Fue en esa circunstancia cuando comprendió la necesidad de emprender un estudio sistemático de esta temática. Esto constituyó el substrato de esa enseñanza, que luego ofreció a toda la Iglesia en sus inolvidables Catequesis sobre el amor humano. Así puso de relieve dos elementos fundamentales que en estos años vosotros habéis tratado de profundizar y que configuran la novedad misma de vuestro Instituto como entidad académica con una misión específica dentro de la Iglesia.

El primer elemento es que el matrimonio y la familia están arraigados en el núcleo más íntimo de la verdad sobre el hombre y su destino. La sagrada Escritura revela que la vocación al amor forma parte de la auténtica imagen de Dios que el Creador quiso imprimir en su criatura, llamándola a hacerse semejante a él precisamente en la medida en la que está abierta al amor. Por tanto, la diferencia sexual que caracteriza el cuerpo del hombre y de la mujer no es un simple dato biológico, sino que reviste un significado mucho más profundo: expresa la forma del amor con la que el hombre y la mujer llegan a ser —como dice la sagrada Escritura— una sola carne, pueden realizar una auténtica comunión de personas abierta a la transmisión de la vida y cooperan de este modo con Dios en la procreación de nuevos seres humanos.

Un segundo elemento caracteriza la novedad de la enseñanza de Juan Pablo II sobre el amor humano: su manera original de leer el plan de Dios precisamente en la convergencia de la revelación divina con la experiencia humana, pues en Cristo, plenitud de la revelación de amor del Padre, se manifiesta también la verdad plena de la vocación del hombre al amor, que sólo puede encontrarse plenamente en la entrega sincera de sí mismo.

En mi reciente encíclica subrayé cómo precisamente mediante el amor se ilumina "la imagen cristiana de Dios y también la consiguiente imagen del hombre y de su camino" (Deus caritas est ).
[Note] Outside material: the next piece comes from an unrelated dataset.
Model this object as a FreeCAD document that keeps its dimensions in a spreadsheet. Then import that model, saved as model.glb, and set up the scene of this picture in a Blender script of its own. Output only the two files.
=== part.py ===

Es decir, Dios se sirvió del camino del amor para revelar el misterio íntimo de su vida trinitaria.
Además, la íntima relación que existe entre la imagen de Dios Amor y el amor humano nos permite comprender que "a la imagen del Dios monoteísta corresponde el matrimonio monógamo. El matrimonio basado en un amor exclusivo y definitivo se convierte en el icono de la relación de Dios con su pueblo y, viceversa, el modo de amar de Dios se convierte en la medida del amor humano" (ib., ).

Esta indicación queda todavía, en buena parte, por explorar. De este modo se perfila la tarea que el Instituto para estudios sobre el matrimonio y la familia tiene en el conjunto de sus estructuras académicas: iluminar la verdad del amor como camino de plenitud en todas las formas de existencia humana. El gran desafío de la nueva evangelización, que Juan Pablo II propuso con tanto impulso, debe ser sostenido con una reflexión realmente profunda sobre el amor humano, pues precisamente este amor es un camino privilegiado que Dios ha escogido para revelarse a sí mismo al mundo y en este amor lo llama a una comunión en la vida trinitaria.

Este planteamiento también nos permite superar una concepción del amor como algo meramente privado, hoy muy generalizada. El auténtico amor se transforma en una luz que guía toda la vida hacia su plenitud, generando una sociedad donde el hombre pueda vivir. La comunión de vida y de amor, que es el matrimonio, se convierte así en un auténtico bien para la sociedad. Evitar la confusión con otros tipos de uniones basadas en un amor débil constituye hoy algo especialmente urgente. Sólo la roca del amor total e irrevocable entre el hombre y la mujer es capaz de fundamentar la construcción de una sociedad que se convierta en una casa para todos los hombres.

82 La importancia que el trabajo del Instituto reviste en la misión de la Iglesia explica su configuración propia: de hecho, Juan Pablo II aprobó un solo Instituto con diferentes sedes distribuidas en los cinco continentes, con la finalidad de ofrecer una reflexión que muestre la riqueza de la única verdad en la pluralidad de las culturas. Esta unidad de visión en la investigación y en la enseñanza, a pesar de la diversidad de lugares y sensibilidades, representa un valor que tenéis que conservar, desarrollando las riquezas arraigadas en cada cultura. Esta característica del Instituto se ha demostrado particularmente adecuada para el estudio de una realidad como la del matrimonio y la familia. Vuestro trabajo puede mostrar cómo el don de la creación vivido en las diferentes culturas ha sido elevado a gracia de redención por Cristo.

Para poder cumplir bien vuestra misión como fieles herederos del fundador del Instituto, el querido Juan Pablo II, os invito a contemplar a María santísima, la Madre del Amor Hermoso. El amor redentor del Verbo encarnado debe convertirse para cada matrimonio y en cada familia en "fuente de agua viva en medio de un mundo sediento" (ib., ). A todos vosotros, queridos profesores, alumnos de hoy y de ayer, a todo el personal, así como a las familias de vuestro Instituto, os expreso mis mejores deseos, que acompaño con una especial bendición apostólica.